On Feb.24.2009 at 05:37 PM
Kevin M. Scarbrough’s comment is:

Amanda Woodward --> Register the new domain (your host will probably charge you the registration fee and little more). Add this in a file titled "index.php"



On Feb.24.2009 at 09:05 PM
Kevin M. Scarbrough’s comment is:

Amanda Woodward --> Okay, heh! That didn't work (the posting of the necessary code). Toss me an email and I'll send it to you. It's really simple.

On Feb.24.2009 at 09:08 PM
Mike’s comment is:

Wow, worrying about that would drive me crazy.
I was just listening to a podcast where an author was talking about one possible way of handling similar issues - using a version control system along with publishing. He uses it to keep track of typos after the first edition, then fix them for future editions, or set the permissions to allow publishers to "check out" the manuscript or even allow the public to check it out under a creative commons license. Interesting idea, but if it is anything like the Subversion program I'm sure it is a steep learning curve. You can read about it on his blog.

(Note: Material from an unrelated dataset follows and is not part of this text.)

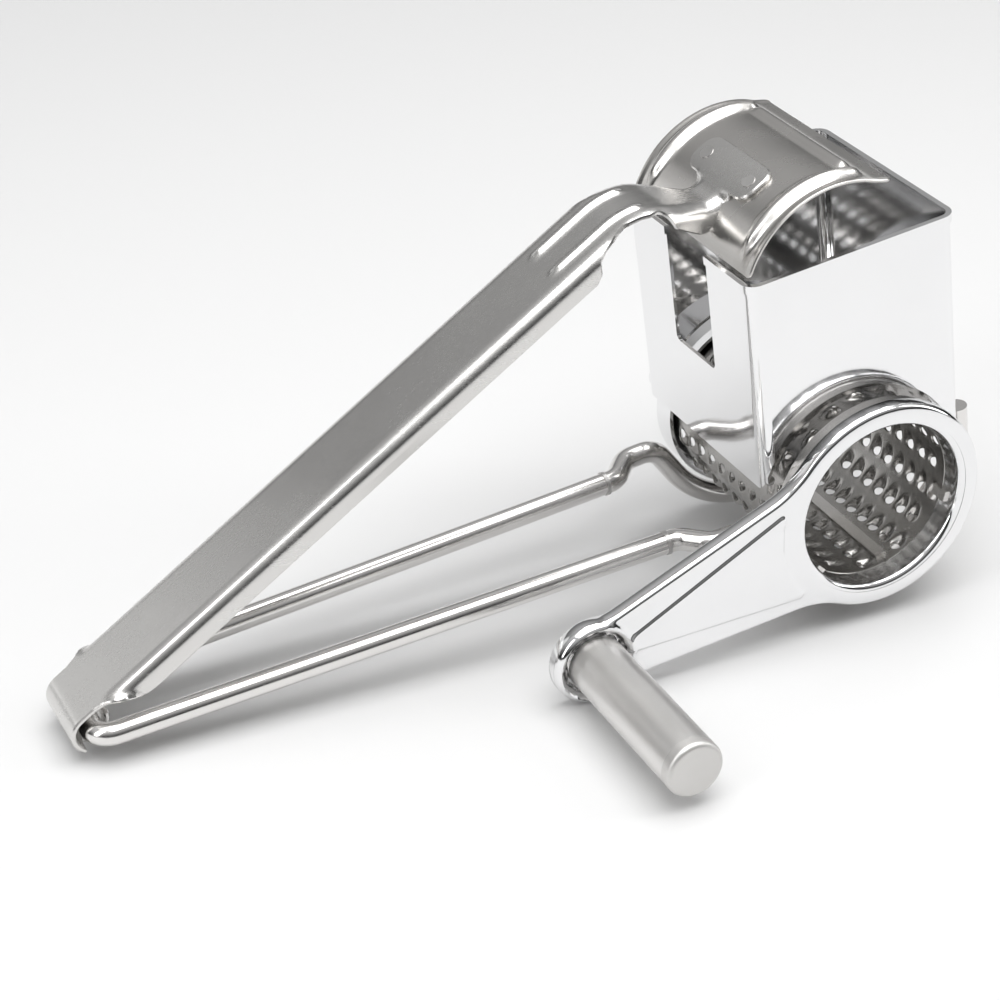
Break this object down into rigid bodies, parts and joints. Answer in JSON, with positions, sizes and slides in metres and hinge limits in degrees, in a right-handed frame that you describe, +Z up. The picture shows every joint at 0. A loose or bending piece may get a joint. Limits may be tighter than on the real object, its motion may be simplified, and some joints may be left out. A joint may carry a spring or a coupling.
{
  "type": "rotary cheese grater",
  "caption": "Hand-held steel drum grater with a square hopper, a wire handle, a hinged press lever and a side crank with a turning knob",
  "frame": {"origin": "centre of the bounding box at table height, the tool standing as it was stored", "axes": "+X from the handle's hinge towards the hopper, +Y along the drum away from the crank, +Z up from the table; the drum, lever and knob all turn about Y"},
  "size_m": [0.2144, 0.1072, 0.107],
  "materials": {
    "polished_sheet": "polished stainless sheet",
    "polished_wire": "polished stainless wire",
    "brushed_sheet": "fine brushed stainless sheet",
    "satin_sheet": "satin stainless sheet",
    "weld": "ground weld",
    "knob_bush": "matt moulded bush"
  },
  "bodies": {
    "frame": {"hopper_shell": "polished_sheet", "handle_crossbar": "polished_wire", "handle_leg_near": "polished_wire", "handle_leg_far": "polished_wire", "cradle_wire_near": "polished_wire", "cradle_wire_far": "polished_wire", "wire_butt_welds": "weld"},
    "lever": {"press_lever": "brushed_sheet", "press_plate": "polished_sheet", "lever_spot_welds": "weld"},
    "drum": {"crank_plate": "brushed_sheet", "crank_collar": "satin_sheet", "drum_shell": "satin_sheet", "drum_seam_strip": "satin_sheet", "drum_end_band": "polished_sheet", "drum_fixing_tabs": "satin_sheet", "knob_pin": "polished_wire", "knob_washer": "polished_wire", "knob_retainer": "polished_wire"},
    "knob": {"knob_sleeve": "brushed_sheet", "knob_end_cap": "satin_sheet", "knob_inner_bush": "knob_bush", "knob_outer_bush": "knob_bush"}
  },
  "joints": [
    {"name": "lever_hinge", "type": "hinge", "parent": "frame", "child": "lever", "pos_m": [-0.10223, 0.02622, 0.00684], "axis": [0, -1, 0], "range_deg": [-13.3, 70]},
    {"name": "drum_spin", "type": "hinge", "parent": "frame", "child": "drum", "pos_m": [0.07425, 0.02622, 0.03014], "axis": [0, -1, 0], "continuous": true},
    {"name": "knob_spin", "type": "hinge", "parent": "drum", "child": "knob", "pos_m": [0.00211, -0.0306, 0.01], "axis": [0, -1, 0], "continuous": true}
  ]
}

On Feb.25.2009 at 07:53 PM
Leslie’s comment is:

As someone whose day job is in-house designer and production manager, I can identify with that entire range of emotions: the intoxicating bliss of approving the proofs for press to the hair-pulling and anguish of receiving the final product and having to face that glaring mistake that, 8 times out of 10, only you care about.

Of course, the semi-silver lining is that you can only feel crappy for so long because you have to be onto the next project and can't dwell on the past. Acknowledging the error and growing from it, if you can, are the only ways to stay sane as a designer.